_Job_: The lines to reproduce run from the first one through the line containing "wasm.setup();". Reproduce them exactly.

_Source material_:
════

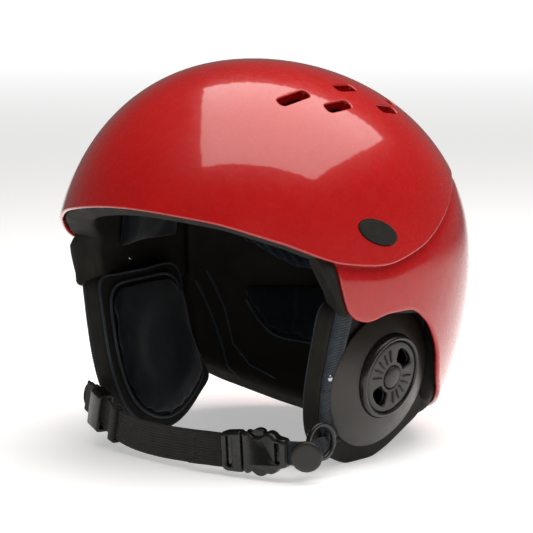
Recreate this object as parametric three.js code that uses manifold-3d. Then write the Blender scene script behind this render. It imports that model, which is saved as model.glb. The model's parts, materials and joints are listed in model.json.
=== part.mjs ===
// A water sports helmet: a gloss ABS shell with a second cover over its crown, a foam
// liner with fabric pads, two ear cups with turning sound dials, and a chin strap that
// closes with a side release buckle. Millimetres, +Z up, the wearer faces -Y and the
// wearer's left is +X. The helmet stands on its ear cups and its nape.
import * as THREE from "three";
import { mergeVertices } from "three/addons/utils/BufferGeometryUtils.js";
import Module from "manifold-3d";

const wasm = await Module();
wasm.setup();

// ---- Driving dimensions ----
// The outside of the helmet is a rounded form around a centre inside the head cavity.
const skin = {
  halfWidthFront: 100, halfWidthBack: 121, // blended from the brow to the back
  lengthFront: 123.5, lengthBack: 142.7,
  height: 119.2, depth: 158.9, // above the centre, and what it would reach below it
  fullness: 2.06, // 2 is an ellipsoid, more is squarer
};
const coverWall = 2.4;
const shellWall = 3;
const skinGap = 0.9; // clear space between the cover and the shell
const swell = { out: 2, over: 12 }; // how far the shell stands out, within so many degrees of the cover
const linerGap = 2; // and between the shell and the liner, where its glue is
const linerWall = 14;
const padWall = 6;
const padGap = 1;
const restZ = -105; // the plane that the ear cups and the nape are trimmed to
const seamAngle = 0.4; // half of the joint between two liner pieces, in degrees

const ear = {
  centre: [88, 3.7, -57], outward: [0.978, -0.075, -0.19], // middle of the cup's base plane
  foamWall: 11, webbingWall: 2.2, padWall: 5.5,
  domeWidth: 84, domeHeight: 80, domeRise: 11, domeWall: 2,
};
const dial = {
  back: -3, up: 4.6, // its middle, from the middle of the cup
  radius: 20.6, bezelWall: 3.3, thickness: 2.4, sink: 3,
  hubRadius: 6.5, hubRise: 1.6, rim: 3.4, windowInner: 9, windowAngle: 62,
  portWall: 1.6, clearance: 0.3,
};
const dialRib = { count: 4, length: 6.5, width: 1.2, rise: 1, fan: 40 }; // either side of the hub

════

_Expected output_:
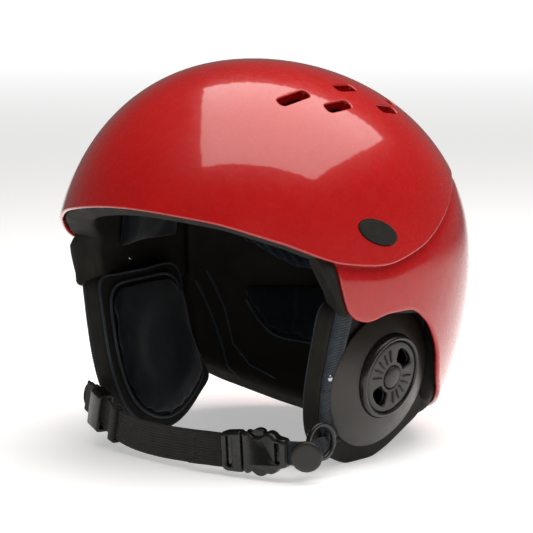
Recreate this object as parametric three.js code that uses manifold-3d. Then write the Blender scene script behind this render. It imports that model, which is saved as model.glb. The model's parts, materials and joints are listed in model.json.
=== part.mjs ===
// A water sports helmet: a gloss ABS shell with a second cover over its crown, a foam
// liner with fabric pads, two ear cups with turning sound dials, and a chin strap that
// closes with a side release buckle. Millimetres, +Z up, the wearer faces -Y and the
// wearer's left is +X. The helmet stands on its ear cups and its nape.
import * as THREE from "three";
import { mergeVertices } from "three/addons/utils/BufferGeometryUtils.js";
import Module from "manifold-3d";

const wasm = await Module();
wasm.setup();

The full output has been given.